# '66 Headlight Buckets



## MaL (Jun 12, 2008)

The 2 buckets on the left have a square hole and the 2 on the right are round.

Does one go on the top for the high beams and the other on the lower?
Or do I have mismatched buckets? (The whole front clip is wrong, so I wouldn't be surprised.)

Also, I'm going to have them blasted, what should their final color be? Seems like a natural metal and just put a clear on it to protect them?


----------



## JustAl (Mar 20, 2010)

Hummmmm. Can't remember about the hole shape, but originally them had a zinc plating.

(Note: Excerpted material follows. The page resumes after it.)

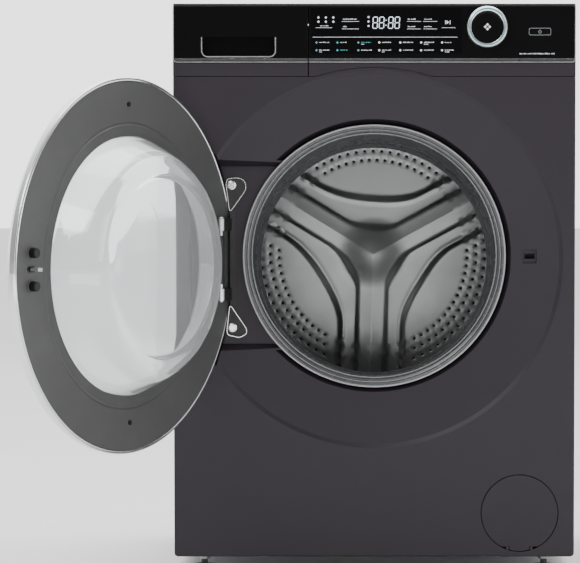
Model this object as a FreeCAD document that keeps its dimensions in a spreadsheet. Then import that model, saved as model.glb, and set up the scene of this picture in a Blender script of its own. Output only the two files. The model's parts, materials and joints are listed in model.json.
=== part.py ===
import FreeCAD, Part

import os
import re

import Sketcher

# A 595 mm wide front load washing machine with its round door open.
# Every piece is drawn in cabinet coordinates: X to the right, Y backwards from the front face, Z up from
# the floor. Placements then move the pieces so that the origin lies midway between the four feet.

SIZES = {
    # cabinet
    "cab_width": 595, "cab_height": 850, "cab_depth": 460, "foot_gap": 29, "steel": 1,
    "origin_y": 230, "worktop_low": 832, "side_top": 831, "side_front": 15,
    "flange": 18,
    # front panel and its round dish
    "front_skin": 2, "front_fold": 14, "sill_low": 742.6, "corner_round": 6, "edge_round": 2.5,
    "door_z": 471.5, "dish_outer": 282, "dish_crease": 274, "dish_crease_y": 3.4, "dish_inner": 206,
    "dish_inner_y": 9.7, "port_z": 477, "port_radius": 196, "port_mouth": 203, "port_mouth_y": 10.6,
    "port_y": 24, "port_lip_y": 34,
    # hollow beside the hinge, and the deeper well that the door's edge swings through
    "hollow_y": 22, "hollow_left": 277, "hollow_right": 120, "hollow_up": 138, "hollow_down": 126,
    "hollow_slope": 12, "well_y": 47, "well_right": 208, "well_half": 157, "well_arc": 480,
    "well_reach": 294,
    # console, drawer front and trims
    "trim_low": 763, "face_low": 769, "face_top": 846.6, "drawer_edge": 98.1, "console_edge": 97.1,
    "console_skin": 2.5, "console_deep": 32, "trim_proud": 0.6, "end_trim": 1.6, "strip_set": 0.6,
    "glass_left": 93, "glass_right": 130, "glass_low": 775, "glass_high": 843, "glass_thick": 1.2,
    "dial_x": 166.5, "dial_z": 815.4, "dial_radius": 30.9, "dial_proud": 13, "dial_face": 24.5,
    "dial_shaft": 3, "power_x": 244.5, "power_z": 808.7, "power_wide": 34.1,
    "power_high": 11.9, 
    "grip_left": 255, "grip_right": 146, "grip_low": 771.6, "grip_high": 800.5, "grip_deep": 20,
    "grip_round": 9,
    # dispenser drawer
    "tray_left": 284, "tray_right": 112, "tray_low": 774, "tray_high": 806, "tray_back": 232,
    "tray_wall": 2, "house_left": 288, "house_right": 106, "house_low": 769.5, "house_high": 812,
    "house_front": 34, "house_back": 250, "house_wall": 2,
    # door, drawn closed
    "hinge_x": 227, "hinge_y": 0, "door_y": 5, "ring_radius": 262.5, "ring_thick": 3,
    "bowl_seat": 187, "rim_radius": 267.5, "window_radius": 243,
    "bumper_x": 229, "bumper_high": 27.3, "bumper_low": 18.3, "bumper_radius": 7, "bumper_long": 11,
    "knuckle_radius": 5.5, "knuckle_gap": 52, "knuckle_long": 18.5, "pin_radius": 3, "pin_fit": 0.05,
    "hook_x": 230.5, "hook_z": 476.5, "hook_pivot_y": 13, "hook_pin": 1.5, "lock_x": 230.5, "lock_z": 476.5,
    "lock_recess": 21, "lock_floor": 11.5, "slot_wide": 15, "slot_high": 8,
    # washing group
    "drum_z": 464.5, "gasket_z": 466.5, "drum_radius": 262.5, "drum_front": 102, "drum_back": 366,
         "drum_skin": 1,
    "mouth_radius": 176, "tub_radius": 282, "tub_inner": 277, "tub_front": 84, "tub_split": 205,
    "tub_back": 398, "tub_wall": 5, "tub_mouth": 184, "shaft_radius": 12.5, "hub_radius": 38,
    "hub_front": 372, "hub_back": 424, "stator_outer": 118, "rotor_radius": 132,
    "hose_radius": 15, "hose_z": 150, "spout_y": 88, "heater_half": 12, "heater_wire": 3.6,
         "heater_drop": 269.6, "sump_x": 150, "sump_y": 260, "sump_low": 190, "spring_x": 244,
         "spring_y": 300, "spring_top": 810.4, "spring_low": 640.4, "spring_wire": 1.7,
    "coil_radius": 11, "coil_pitch": 13, "coil_turns": 8, "damper_x": 205, "damper_y": 240,
    # drain filter and flap
    "flap_x": 216.2, "flap_z": 94.3, "flap_radius": 56.8, "flap_hole": 57.9, "flap_thick": 2.2,
    "flap_axis_y": 2.6, "flap_axis_z": 41.2, "flap_pin": 1.6, "filter_radius": 30, "filter_front": 26,
    "filter_back": 112, "cap_radius": 26.5, "impeller_radius": 20,
    # back of the cabinet
    "drain_x": -235, "drain_z": 712, "inlet_x": -200, "inlet_z": 765, "inlet_radius": 13.2,
    "gland_x": 235, "gland_z": 160, "transit_x": 215, "transit_low": 260, "transit_high": 665,
    # feet
    "foot_x": 255, "foot_front": 50, "foot_back": 410, "foot_radius": 19, "foot_thick": 11,
    "foot_stem": 5, "foot_top": 56, "nut_radius": 9, "nut_low": 20, "nut_thick": 7,
}

doc = FreeCAD.newDocument("washing_machine")
sheet = doc.addObject("Spreadsheet::Sheet", "dims")
for row, (alias, number) in enumerate(SIZES.items(), 1):
    sheet.set(f"A{row}", alias)
    sheet.set(f"B{row}", str(number))
    sheet.setAlias(f"B{row}", alias)
doc.recompute()

ALONG = {
    "X": FreeCAD.Rotation(FreeCAD.Vector(0, 1, 0), 90),
    "Y": FreeCAD.Rotation(FreeCAD.Vector(1, 0, 0), -90),
    "Z": FreeCAD.Rotation(),
}
PIECES = []


def with_sheet(text):
    """The expression with each alias looked up in the sheet."""
    return re.sub(r"[a-z]\w*", lambda word: "dims." + word.group()
                  if word.group() in SIZES else word.group(), text)


def number(text):
    """The value that an expression has now."""
    return float(sheet.evalExpression(with_sheet(text)))


def bind(obj, prop, text):
    obj.setExpression(prop, with_sheet(text))


def place(obj, corner):
    for axis, text in zip("xyz", corner):
        bind(obj, "Placement.Base." + axis, text)


def box(name, size, corner):
    obj = doc.addObject("Part::Box", name)
    for prop, text in zip(("Length", "Width", "Height"), size):
        bind(obj, prop, text)
    place(obj, corner)
    return obj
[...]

Blasted mine (from a '65) and ended up painting them with a matte aluminum paint, very close to OEM. I'm sure someone else will know the positioning, but truthfully, after installation you can't see what the cutouts look like.


----------



## 66tempestGT (Nov 28, 2009)

checked today. the ones on my 66 are all round. but i cant see where it would make any difference.


----------



## MaL (Jun 12, 2008)

I was just double checking to see if there was any reason they might be different.
I'll use what I have.

I appreciate the feedback.


----------



## Eric Animal (Oct 28, 2007)

Mal, I've been looking thru the books, but can't find the answer. Maybe one of the Resto Parts guys knows the answer...OPGI, or Performance Years, or Ames???????? Eric:confused


----------



## Too Many Projects (Nov 15, 2008)

As pictured, your low beams are in the round holes and high's in the square. As said, no one will see them once installed so run-what-ya-brung.


----------